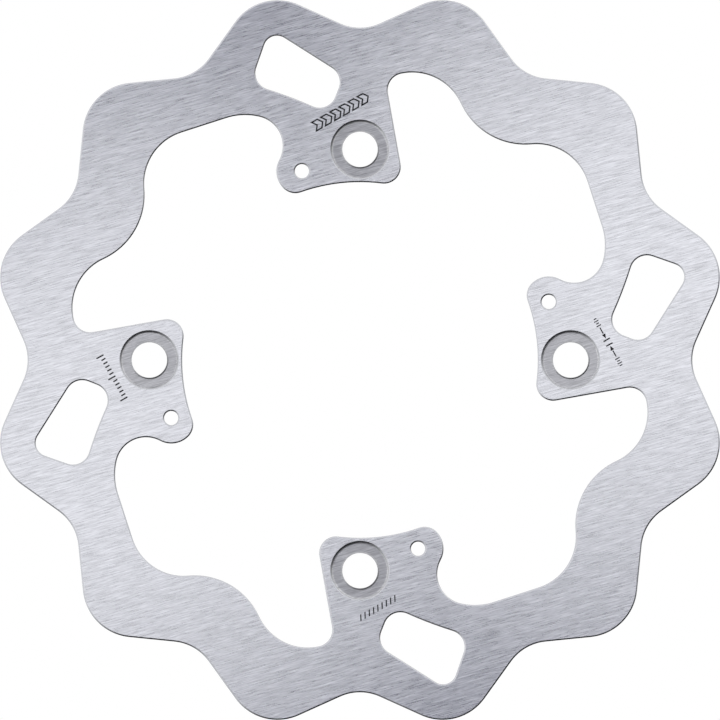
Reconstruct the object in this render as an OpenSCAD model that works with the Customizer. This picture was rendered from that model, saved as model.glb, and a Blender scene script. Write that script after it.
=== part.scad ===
// Fixed brake disc with a wavy rim: one flat steel plate with four bolt lugs.
// The axle runs along Y. The mounting face is the plane Y = 0 and the outer face
// looks along -Y. One lug points along +Z.

/* [Plate] */
// Diameter over the crests of the wavy rim
outer_d = 220; // [218:1:226]
// Thickness of the plate when new
plate_t = 5; // [4:0.5:6]
// Diameter of the four pilot arcs that centre the disc on its hub
pilot_d = 105.5; // [104:0.5:107]

/* [Wavy rim] */
// Number of crests round the rim
wave_count = 12; // [8, 12]
// Height of a crest above the valleys beside it
wave_depth = 11.4; // [9:0.2:12]
// Radius of the arc over a crest
crest_r = 15.35; // [12:0.05:16]
// Radius of the arc in a valley
valley_r = 14.25; // [10:0.05:15]

/* [Bolt lugs] */
// Diameter of the circle that the four hub bolts sit on
bolt_circle_d = 125; // [123:0.5:127]
// Diameter of each bolt hole
bolt_hole_d = 10.5; // [8.5:0.5:11]
// Diameter of the round recess that the bolt's head sits in
recess_d = 17; // [14:0.5:18]
// Depth of that recess below the outer face
recess_depth = 1.2; // [0.5:0.1:2]
// Angle between a lug's straight flank and the line from the axle to its bolt
flank_angle = 10.1; // [9:0.1:11]
// Distance from the axle to the line of the straight flank
flank_offset = 22.05; // [21.5:0.05:22.5]
// Radius of the inside corner where the flank meets the plate
root_r = 5; // [4:0.5:6]
// Radius of the two outside corners beside the pilot arc
lug_corner_r = 5; // [4:0.5:5.5]

/* [Ears] */
// Diameter of the small hole in each lug's ear
ear_hole_d = 4.2; // [3:0.1:5]
// Diameter of the circle that the small holes sit on
ear_hole_circle_d = 117.2; // [116:0.1:118]
// Angle from a bolt hole to its small hole
ear_hole_angle = 17.1; // [16.5:0.1:18]
// Radius of the rounded end of the ear
ear_r = 7.15; // [7:0.05:7.5]
// Distance from the axle to the centre of the ear's round end
ear_reach = 58.7; // [58.5:0.1:59]
// Angle from the bolt hole to the centre of the ear's round end
ear_angle = 17.5; // [17.2:0.1:17.8]
// Radius of the inside corner between the ear and the plate
ear_fillet_r = 8.9; // [8:0.1:10]

/* [Inner edge] */
// Radius of the two matching pockets that sit between lugs
pocket_r = 15.9; // [15:0.1:16.5]
// Distance from the axle to the centre of each of them
pocket_reach = 71.1; // [70.5:0.1:71.5]
// Half of the angle between them
pocket_spread = 17.4; // [17:0.1:17.8]
// Radius of the bump between the two pockets
bump_r = 21; // [18:0.5:24]
// Radius of the pocket beside the ear
ear_pocket_r = 18.4; // [18:0.1:19]
// Distance from the axle to the centre of that pocket
ear_pocket_reach = 64.05; // [63.5:0.05:64.5]
// Angle from the bolt hole to the centre of that pocket
ear_pocket_angle = 32.1; // [31.8:0.1:32.5]

/* [Windows] */
// Radius of the window's corners, apart from the one nearest the rim
window_corner_r = 5; // [4:0.5:5.5]
// Radius of the corner nearest the rim
window_rim_corner_r = 4; // [3:0.5:5]
// Distance from the axle to the centre of the corner nearest the rim
window_rim_reach = 95.45; // [94:0.05:96]
// Angle from the bolt hole to that corner
window_rim_angle = 14.95; // [14.5:0.05:15.5]
// Distance from the axle to the corner beside the bolt's line, on the rim side
window_near_reach = 83.15; // [82.5:0.05:84]
// Angle from the bolt hole to that corner
window_near_angle = 7.6; // [7:0.1:8]
// Distance from the axle to the corner beside the bolt's line, on the hub side
window_hub_reach = 80.75; // [80:0.05:81.5]
// Angle from the bolt hole to that corner
window_hub_angle = 8.55; // [8:0.05:9]
// Distance from the axle to the last corner
window_far_reach = 89.05; // [88.5:0.05:89.5]
// Angle from the bolt hole to the last corner
window_far_angle = 17; // [16.5:0.1:17.5]
// Radius of the slight bow in the window's hub side
window_bow_r = 120; // [80:10:200]

/* [Hidden] */
lug_count = 4;
lug_pitch = 360 / lug_count;
first_lug = 90;
wave_pitch = 360 / wave_count;
// The bump between the pockets lies this far from the lug on its flank side.
bump_angle = 30;
// Greatest distance between an arc and the straight edges that stand for it
chord_error = 0.01;
// Edges shorter than this are left out of an outline.
shortest_edge = 0.001;
// How far a cutting tool stands clear of the faces that it cuts through
clear = 1;
round_steps = 96;
axle = [0, 0];
steel = [0.8, 0.81, 0.83];

function polar(reach, angle) = [reach * cos(angle), reach * sin(angle)];

// A point where a circle round a meets a circle round b. It lies to the left of
// the way from a to b when side is 1 and to the right when side is -1.
function meet(a, a_r, b, b_r, side) =
    let (
        way = b - a,
        gap = norm(way),
        along = (a_r * a_r - b_r * b_r + gap * gap) / (2 * gap),
        across = side * sqrt(a_r * a_r - along * along)
    )
    a + (along * way + across * [-way.y, way.x]) / gap;

// The point at distance reach from c, on the line at distance offset from the
// axle whose normal points at the angle given.
function on_line(angle, offset, c, reach) =
    let (
        normal = polar(1, angle),
        step = offset - normal * c
    )
    c + step * normal + sqrt(reach * reach - step * step) * polar(1, angle + 90);

// An outline is a ring of arcs, each written [centre, radius]. The path runs
// anticlockwise round a positive radius and clockwise round a negative one, and
// goes from one arc to the next along the straight line that touches both.
function heading(from, to) =
    let (
        way = to[0] - from[0],
        lean = (from[1] - to[1]) / norm(way)
    )
    atan2(way.y, way.x) + asin(max(-1, min(1, lean)));

function half_turn(angle) = (angle + 540) % 360 - 180;

function arc_steps(r, sweep) =
    max(1, ceil(abs(sweep) / (2 * acos(1 - chord_error / abs(r)))));

function arc_points(c, r, start, sweep) =
    let (steps = arc_steps(r, sweep))
    [
        for (i = [0 : steps])
        let (angle = start + sweep * i / steps)
        c + r * [sin(angle), -cos(angle)]
    ];

function drop_short_edges(points) =
    let (count = len(points))
    [
        for (i = [0 : count - 1])
        if (norm(points[(i + 1) % count] - points[i]) > shortest_edge)
        points[i]
    ];

function outline(arcs) =
    let (
        count = len(arcs),
        headings = [for (i = [0 : count - 1]) heading(arcs[i], arcs[(i + 1) % count])],
        points = [
            for (i = [0 : count - 1])
            let (start = headings[(i + count - 1) % count])
            each arc_points(arcs[i][0], arcs[i][1], start, half_turn(headings[i] - start))
        ]
    )
    drop_short_edges(points);

// Crests and valleys take turns round the rim, with a valley on each lug's line.
function rim_arcs() = [
    for (i = [0 : wave_count - 1])
    let (
        valley_angle = first_lug + i * wave_pitch,
        valley_reach = outer_d / 2 - wave_depth + valley_r
    )
    each [
        [polar(valley_reach, valley_angle), -valley_r],
        [polar(outer_d / 2 - crest_r, valley_angle + wave_pitch / 2), crest_r]
    ]
];

// The inner edge from the middle of the gap before a lug to the gap after it.
// A positive radius has air inside its arc and a negative one has steel inside.
function lug_arcs(lug) =
    let (
        pilot_r = pilot_d / 2,
        first_pocket = polar(pocket_reach, lug - bump_angle - pocket_spread),
        second_pocket = polar(pocket_reach, lug - bump_angle + pocket_spread),
        bump_reach = pocket_r + bump_r,
        bump = meet(first_pocket, bump_reach, second_pocket, bump_reach, -1),
        flank = lug - 90 + flank_angle,
        root = on_line(flank, flank_offset + root_r, second_pocket, pocket_r - root_r),
        corner = on_line(flank, flank_offset - lug_corner_r, axle, pilot_r + lug_corner_r),
        ear = polar(ear_reach, lug + ear_angle),
        ear_corner = meet(axle, pilot_r + lug_corner_r, ear, ear_r - lug_corner_r, 1),
        ear_pocket = polar(ear_pocket_reach, lug + ear_pocket_angle),
        ear_fillet = meet(ear, ear_r + ear_fillet_r, ear_pocket, ear_pocket_r - ear_fillet_r, -1)
    )
    [
        [first_pocket, pocket_r],
        [bump, -bump_r],
        [second_pocket, pocket_r],
        [root, root_r],
        [corner, -lug_corner_r],
        [axle, pilot_r],
        [ear_corner, -lug_corner_r],
        [ear, -ear_r],
        [ear_fillet, ear_fillet_r],
        [ear_pocket, ear_pocket_r]
    ];

function inner_arcs() = [
    for (i = [0 : lug_count - 1])
    each lug_arcs(first_lug + i * lug_pitch)
];

function window_arcs(lug) =
    let (
        near = polar(window_near_reach, lug + window_near_angle),
        rim = polar(window_rim_reach, lug + window_rim_angle),
        far = polar(window_far_reach, lug + window_far_angle),
        hub = polar(window_hub_reach, lug + window_hub_angle),
        bow_reach = window_bow_r + window_corner_r,
        bow = meet(far, bow_reach, hub, bow_reach, -1)
    )
    [
        [near, window_corner_r],
        [rim, window_rim_corner_r],
        [far, window_corner_r],
        [bow, -window_bow_r],
        [hub, window_corner_r]
    ];

module plate() {
    linear_extrude(plate_t)
    polygon(outline(rim_arcs()));
}

module cut(arcs) {
    translate([0, 0, -clear])
    linear_extrude(plate_t + 2 * clear)
    polygon(outline(arcs));
}

module bolt_hole() {
    translate([0, 0, -clear])
    cylinder(d = bolt_hole_d, h = plate_t + 2 * clear, $fn = round_steps);
    translate([0, 0, plate_t - recess_depth])
    cylinder(d = recess_d, h = recess_depth + clear, $fn = round_steps);
}

module ear_hole() {
    translate([0, 0, -clear])
    cylinder(d = ear_hole_d, h = plate_t + 2 * clear, $fn = round_steps);
}

module at_reach(reach, angle) {
    rotate(angle)
    translate([reach, 0, 0])
    children();
}

// The disc lies flat in its own drawing plane and is then stood up on edge.
module brake_disc() {
    color(steel)
    rotate([90, 0, 0])
    difference() {
        plate();
        cut(inner_arcs());
        for (i = [0 : lug_count - 1]) {
            lug = first_lug + i * lug_pitch;
            cut(window_arcs(lug));
            at_reach(bolt_circle_d / 2, lug) bolt_hole();
            at_reach(ear_hole_circle_d / 2, lug + ear_hole_angle) ear_hole();
        }
    }
}

brake_disc();
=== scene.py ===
"""Looks for the brake disc: a finished mesh of the plate, its brushed steel, and the studio round it.

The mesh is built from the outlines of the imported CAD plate, so every edge and hole stays where the
CAD has it. Lengths are in millimetres until the mesh is written, unless a comment says otherwise.
"""

import math

import bpy
import numpy as np
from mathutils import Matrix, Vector
from mathutils.geometry import delaunay_2d_cdt


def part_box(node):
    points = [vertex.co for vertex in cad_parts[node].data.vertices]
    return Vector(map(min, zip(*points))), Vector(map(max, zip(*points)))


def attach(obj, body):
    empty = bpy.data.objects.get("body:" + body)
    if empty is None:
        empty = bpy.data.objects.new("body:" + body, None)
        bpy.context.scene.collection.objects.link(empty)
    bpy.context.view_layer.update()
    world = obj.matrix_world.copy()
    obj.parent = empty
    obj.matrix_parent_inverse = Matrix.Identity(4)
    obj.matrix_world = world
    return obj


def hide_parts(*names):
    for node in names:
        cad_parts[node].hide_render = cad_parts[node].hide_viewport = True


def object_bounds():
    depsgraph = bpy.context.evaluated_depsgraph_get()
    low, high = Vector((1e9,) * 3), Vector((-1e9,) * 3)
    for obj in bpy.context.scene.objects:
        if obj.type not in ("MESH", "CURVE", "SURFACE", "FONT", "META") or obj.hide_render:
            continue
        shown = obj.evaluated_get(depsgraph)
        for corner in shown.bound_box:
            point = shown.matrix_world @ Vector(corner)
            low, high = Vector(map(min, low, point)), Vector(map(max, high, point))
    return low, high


MM = 0.001
NODE = "brake_disc"

# Cut edges: widths and radii in millimetres, tilts in degrees
BEVEL = 0.38
BEVEL_TILT = 40
BEVEL_R = 0.1

# Bolt recesses: a bevel, a hollow ramp down to the floor, and a low lip round the hole
RECESS_DEPTH = 1.2
RECESS_BEVEL = 0.34
RAMP_R = 0.95
RAMP_TILT = 40
LIP_SLOPE = 0.36
LIP_TILT = 30
LIP_R = 0.05

# Fineness of the mesh, with its lengths in millimetres
ARC_STEPS = 3
WALL_STEPS = 4
CIRCLE_STEPS = 144
LONGEST_STEP = 2.5
GRID = 3.0
GRID_CLEAR = 1.3
SAME_PLACE = 1e-6
SAME_POINT = 1e-7

# Reading the CAD outlines: how far a round one may stray, as a share of its radius, and in
# millimetres how close two centres are that count as one, and how much wider than its bolt hole a
# recess is at least
ROUND_WITHIN = 0.02
SAME_CENTRE = 0.1
RECESS_EXCESS = 1.0

# Etched marks, in millimetres: their depth, their distance from the axle and from the lug's line,
# and the angle between a row of marks and the rim
MARK_DEPTH = 0.08
MARK_REACH = 73.6
MARK_SIDE = 5.3
ARROW_SIDE = 5.9
MARK_SLANT = math.radians(29.5)

# Grain of the ground faces: its direction, the height of its relief in metres, how far its noise
# has to rise for the lightest colour or fall for the darkest, and its weight in the roughness
GRAIN_ANGLE = math.radians(15.4)
GRAIN_RELIEF = 0.00001
GRAIN_RANGE = 0.42
GRAIN_ROUGHNESS = 0.14

# Kinds of surface, in the order of the mesh's materials
PLATE, BEVELLED, EDGE, RECESS, MARK = range(5)

# Angles of the lugs round the axle, as the outer face shows them
RIGHT_LUG, TOP_LUG, LEFT_LUG, BOTTOM_LUG = (math.radians(90 * i) for i in range(4))

# Soft boxes, in metres: distance from the axle's line, length, height and distance from the disc.
# Their radiance is in watts per square metre and steradian.
BOX_REACH = 0.125
BOX_LENGTH = 0.224
BOX_HEIGHT = 0.196
BOX_DISTANCE = 0.323
BOX_RADIANCE = 1.06

# The room that the steel mirrors, and the way up to its light side
LIGHT_ANGLE = math.radians(116)
LIGHT_SIDE = (0.99, 1.0, 1.055, 1)
DARK_SIDE = (0.01, 0.01, 0.012, 1)
BACK_ROOM = (0.75, 0.75, 0.78, 1)
CAMERA_SIDE = (0.085, 0.09, 0.168, 1)
WHITE = (1, 1, 1, 1)
FLOOR_LIGHT = 1.16

# Floor and camera: the floor's reach in diagonals of the disc, and the camera's distance and the
# width of its picture in widths of the disc
FLOOR_REACH = 12
CAMERA_DISTANCE = 5
PICTURE_WIDTH = 1.0003


# ---------------------------------------------------------------- outlines


def face_loops(mesh, plane):
    """The outlines of the CAD faces in the plane y = plane: arrays of (x, z) with steel on their left."""
    spots = {}
    border = {}
    for face in mesh.polygons:
        corners = [mesh.vertices[i].co for i in face.vertices]
        if any(abs(co.y - plane) > SAME_PLACE for co in corners):
            continue
        keys = [(round(co.x * 1e6), round(co.z * 1e6)) for co in corners]
        for key, co in zip(keys, corners):
            spots[key] = (co.x / MM, co.z / MM)
        for start, end in zip(keys, keys[1:] + keys[:1]):
            if (end, start) in border:
                del border[(end, start)]
            else:
                border[(start, end)] = True
    following = dict(border.keys())
    loops = []
    while following:
        first, here = following.popitem()
        loop = [spots[first]]
        while here != first:
            loop.append(spots[here])
            here = following.pop(here)
        loops.append(np.array(loop))
    return loops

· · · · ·

#### What is required
Write out exactly, please, the lines beginning at the start of the material and ending with the line that holds "pilot_d = 105.5; // [104:0.5:107]", both included.

#### Final result
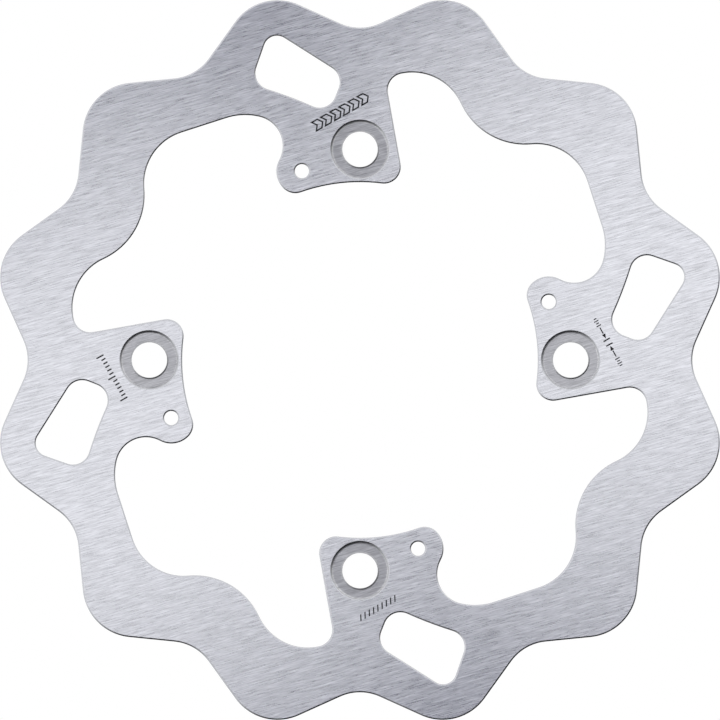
Reconstruct the object in this render as an OpenSCAD model that works with the Customizer. This picture was rendered from that model, saved as model.glb, and a Blender scene script. Write that script after it.
=== part.scad ===
// Fixed brake disc with a wavy rim: one flat steel plate with four bolt lugs.
// The axle runs along Y. The mounting face is the plane Y = 0 and the outer face
// looks along -Y. One lug points along +Z.

/* [Plate] */
// Diameter over the crests of the wavy rim
outer_d = 220; // [218:1:226]
// Thickness of the plate when new
plate_t = 5; // [4:0.5:6]
// Diameter of the four pilot arcs that centre the disc on its hub
pilot_d = 105.5; // [104:0.5:107]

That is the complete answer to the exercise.